--- INFORMATION SHOWN ---
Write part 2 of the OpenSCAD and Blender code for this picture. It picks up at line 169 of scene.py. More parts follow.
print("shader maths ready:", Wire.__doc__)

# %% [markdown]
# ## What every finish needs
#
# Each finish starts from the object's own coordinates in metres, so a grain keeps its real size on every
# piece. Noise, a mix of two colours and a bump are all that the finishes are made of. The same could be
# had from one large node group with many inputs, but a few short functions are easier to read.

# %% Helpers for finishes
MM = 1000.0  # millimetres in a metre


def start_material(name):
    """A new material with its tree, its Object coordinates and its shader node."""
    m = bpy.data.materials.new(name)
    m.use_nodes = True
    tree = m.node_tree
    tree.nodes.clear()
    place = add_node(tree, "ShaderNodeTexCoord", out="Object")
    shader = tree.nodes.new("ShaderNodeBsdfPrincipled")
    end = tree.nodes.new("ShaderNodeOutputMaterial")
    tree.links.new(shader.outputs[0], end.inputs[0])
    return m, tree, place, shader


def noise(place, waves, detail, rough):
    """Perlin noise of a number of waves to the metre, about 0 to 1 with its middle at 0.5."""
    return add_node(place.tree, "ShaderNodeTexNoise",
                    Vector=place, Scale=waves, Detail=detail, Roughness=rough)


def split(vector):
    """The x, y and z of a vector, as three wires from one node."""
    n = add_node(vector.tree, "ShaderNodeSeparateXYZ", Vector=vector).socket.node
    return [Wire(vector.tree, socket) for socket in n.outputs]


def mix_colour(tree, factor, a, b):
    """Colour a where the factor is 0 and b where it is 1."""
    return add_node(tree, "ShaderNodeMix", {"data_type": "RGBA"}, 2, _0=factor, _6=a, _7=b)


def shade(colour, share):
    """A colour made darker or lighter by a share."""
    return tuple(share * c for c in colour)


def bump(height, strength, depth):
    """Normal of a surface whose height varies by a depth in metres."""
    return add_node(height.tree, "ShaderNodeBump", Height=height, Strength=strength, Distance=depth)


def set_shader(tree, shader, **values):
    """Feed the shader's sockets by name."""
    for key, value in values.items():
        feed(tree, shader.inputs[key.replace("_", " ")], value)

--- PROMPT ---
Print, please, the lines above from the very first through the one that holds "MM = 1000.0", both included, word for word and with nothing else.

--- ANSWER FOR THE TASK ---
Write part 2 of the OpenSCAD and Blender code for this picture. It picks up at line 169 of scene.py. More parts follow.
print("shader maths ready:", Wire.__doc__)

# %% [markdown]
# ## What every finish needs
#
# Each finish starts from the object's own coordinates in metres, so a grain keeps its real size on every
# piece. Noise, a mix of two colours and a bump are all that the finishes are made of. The same could be
# had from one large node group with many inputs, but a few short functions are easier to read.

# %% Helpers for finishes
MM = 1000.0  # millimetres in a metre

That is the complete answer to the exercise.